Requirements
Repeat each line exactly, leaving nothing out.

Data block
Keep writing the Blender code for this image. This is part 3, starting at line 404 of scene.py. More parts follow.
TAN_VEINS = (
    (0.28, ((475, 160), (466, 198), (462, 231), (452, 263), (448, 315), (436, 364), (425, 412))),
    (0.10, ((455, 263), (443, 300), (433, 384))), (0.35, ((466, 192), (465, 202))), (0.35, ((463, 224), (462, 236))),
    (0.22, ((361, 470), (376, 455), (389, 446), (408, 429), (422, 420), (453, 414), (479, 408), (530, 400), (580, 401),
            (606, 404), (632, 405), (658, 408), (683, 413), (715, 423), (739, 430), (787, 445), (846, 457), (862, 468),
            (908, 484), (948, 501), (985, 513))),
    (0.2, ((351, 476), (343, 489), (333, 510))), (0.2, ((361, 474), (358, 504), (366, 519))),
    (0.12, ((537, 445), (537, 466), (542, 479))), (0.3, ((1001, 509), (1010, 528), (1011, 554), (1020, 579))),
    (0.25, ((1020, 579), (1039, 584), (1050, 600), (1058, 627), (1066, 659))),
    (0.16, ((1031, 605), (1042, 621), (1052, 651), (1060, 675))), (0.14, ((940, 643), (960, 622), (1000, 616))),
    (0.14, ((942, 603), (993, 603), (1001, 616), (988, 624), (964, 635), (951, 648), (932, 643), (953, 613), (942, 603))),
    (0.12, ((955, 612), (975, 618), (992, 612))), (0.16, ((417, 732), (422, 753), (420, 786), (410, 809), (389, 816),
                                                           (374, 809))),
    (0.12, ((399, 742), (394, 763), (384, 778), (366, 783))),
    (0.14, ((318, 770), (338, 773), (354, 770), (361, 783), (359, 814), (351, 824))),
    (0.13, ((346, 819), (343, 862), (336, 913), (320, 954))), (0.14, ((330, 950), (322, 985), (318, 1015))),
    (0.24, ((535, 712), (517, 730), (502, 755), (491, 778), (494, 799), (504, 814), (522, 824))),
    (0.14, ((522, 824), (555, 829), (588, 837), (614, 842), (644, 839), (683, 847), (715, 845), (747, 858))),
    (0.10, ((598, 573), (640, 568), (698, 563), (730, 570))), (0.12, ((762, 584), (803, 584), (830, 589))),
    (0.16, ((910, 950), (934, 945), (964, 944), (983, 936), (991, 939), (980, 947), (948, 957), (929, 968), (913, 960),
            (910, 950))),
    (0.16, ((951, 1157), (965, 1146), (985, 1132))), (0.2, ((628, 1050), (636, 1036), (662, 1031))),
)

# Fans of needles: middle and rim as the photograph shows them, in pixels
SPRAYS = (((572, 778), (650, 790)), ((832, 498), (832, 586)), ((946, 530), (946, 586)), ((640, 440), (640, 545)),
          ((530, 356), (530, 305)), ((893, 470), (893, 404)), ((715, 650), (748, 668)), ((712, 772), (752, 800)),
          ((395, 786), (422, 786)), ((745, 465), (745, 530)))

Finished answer
Keep writing the Blender code for this image. This is part 3, starting at line 404 of scene.py. More parts follow.
TAN_VEINS = (
    (0.28, ((475, 160), (466, 198), (462, 231), (452, 263), (448, 315), (436, 364), (425, 412))),
    (0.10, ((455, 263), (443, 300), (433, 384))), (0.35, ((466, 192), (465, 202))), (0.35, ((463, 224), (462, 236))),
    (0.22, ((361, 470), (376, 455), (389, 446), (408, 429), (422, 420), (453, 414), (479, 408), (530, 400), (580, 401),
            (606, 404), (632, 405), (658, 408), (683, 413), (715, 423), (739, 430), (787, 445), (846, 457), (862, 468),
            (908, 484), (948, 501), (985, 513))),
    (0.2, ((351, 476), (343, 489), (333, 510))), (0.2, ((361, 474), (358, 504), (366, 519))),
    (0.12, ((537, 445), (537, 466), (542, 479))), (0.3, ((1001, 509), (1010, 528), (1011, 554), (1020, 579))),
    (0.25, ((1020, 579), (1039, 584), (1050, 600), (1058, 627), (1066, 659))),
    (0.16, ((1031, 605), (1042, 621), (1052, 651), (1060, 675))), (0.14, ((940, 643), (960, 622), (1000, 616))),
    (0.14, ((942, 603), (993, 603), (1001, 616), (988, 624), (964, 635), (951, 648), (932, 643), (953, 613), (942, 603))),
    (0.12, ((955, 612), (975, 618), (992, 612))), (0.16, ((417, 732), (422, 753), (420, 786), (410, 809), (389, 816),
                                                           (374, 809))),
    (0.12, ((399, 742), (394, 763), (384, 778), (366, 783))),
    (0.14, ((318, 770), (338, 773), (354, 770), (361, 783), (359, 814), (351, 824))),
    (0.13, ((346, 819), (343, 862), (336, 913), (320, 954))), (0.14, ((330, 950), (322, 985), (318, 1015))),
    (0.24, ((535, 712), (517, 730), (502, 755), (491, 778), (494, 799), (504, 814), (522, 824))),
    (0.14, ((522, 824), (555, 829), (588, 837), (614, 842), (644, 839), (683, 847), (715, 845), (747, 858))),
    (0.10, ((598, 573), (640, 568), (698, 563), (730, 570))), (0.12, ((762, 584), (803, 584), (830, 589))),
    (0.16, ((910, 950), (934, 945), (964, 944), (983, 936), (991, 939), (980, 947), (948, 957), (929, 968), (913, 960),
            (910, 950))),
    (0.16, ((951, 1157), (965, 1146), (985, 1132))), (0.2, ((628, 1050), (636, 1036), (662, 1031))),
)

# Fans of needles: middle and rim as the photograph shows them, in pixels
SPRAYS = (((572, 778), (650, 790)), ((832, 498), (832, 586)), ((946, 530), (946, 586)), ((640, 440), (640, 545)),
          ((530, 356), (530, 305)), ((893, 470), (893, 404)), ((715, 650), (748, 668)), ((712, 772), (752, 800)),
          ((395, 786), (422, 786)), ((745, 465), (745, 530)))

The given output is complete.